Key findings and planned actions: - Network patching: auditors found no consistent process for installing software patches and updates. The district is evaluating a patch-management solution for purchase and budget inclusion. - Cybersecurity training: there was no formal annual cybersecurity training requirement. The district reported it has implemented Cybernet, a phishing‑simulation and training platform, and will provide annual formal training to all employees. - Server-room access: auditors noted the server room lacked surveillance or access logging. The district said server rooms are locked, and it is exploring keycard access and user-access logs; either keycard or cameras would be considered, with both preferred if budget allows. - Workstation timeouts: timeout settings were not uniformly enforced; IT has begun rolling out user-based timeout settings and is applying them on new devices. - Backup and disaster recovery: the district will implement an annual testing plan (backup integrity tests, full recovery drills and failover/redundancy tests). Financial backups are already coordinated with BOCES, the district reported. - IT asset management: several inventory items lacked purchase dates. The district has begun using Incident IQ for asset tracking and is completing historical data updates.

The business official said the corrective action plan and the audit reports will be filed with New York State the following day if approved by the board.

Board members asked for clarification about the internal-audit selection process; trustees were told the audit committee selects one area each year for a deeper review and this year chose technology. Committee liaisons confirmed many of the findings were already on the district's radar and that IT staff had begun implementing improvements.

Financial context and reserves: presenters said the district relied on reserves and fund balance during the budget process. The report said about $3 million of unassigned fund balance was used in the 2024–25 budget and that reliance was reduced to roughly $2.5 million in the 2025–26 budget. Specific reserve draws included approximately $335,000 from the employee benefits/accrued liability reserve and roughly $900,000 from pension reserves to cover employer retirement obligations.
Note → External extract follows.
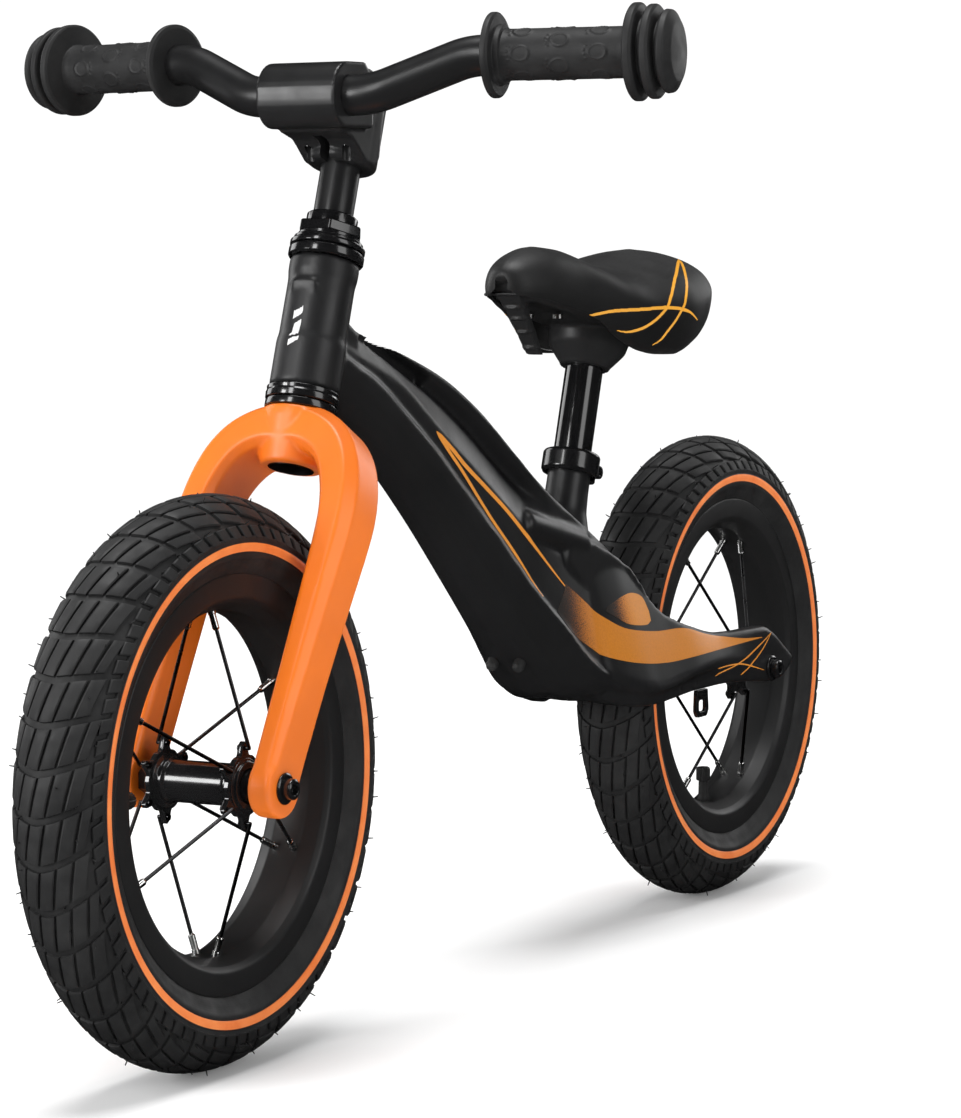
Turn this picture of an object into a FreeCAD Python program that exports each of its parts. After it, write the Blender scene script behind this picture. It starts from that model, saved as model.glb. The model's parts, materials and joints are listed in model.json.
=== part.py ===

Officials emphasized that maintaining healthy reserves affects the district's credit rating and borrowing costs; the district cited improvements in its Moody's rating over the past decade and noted savings on bond interest because of stronger ratings.

The presentation and the corrective action plan generated board discussion about implementation timelines and follow-up audit procedures. The audit committee includes board liaisons and two community members with accounting backgrounds, the presenters said. The full external and internal audit reports and financials will be posted on the district website under Budget & Finance.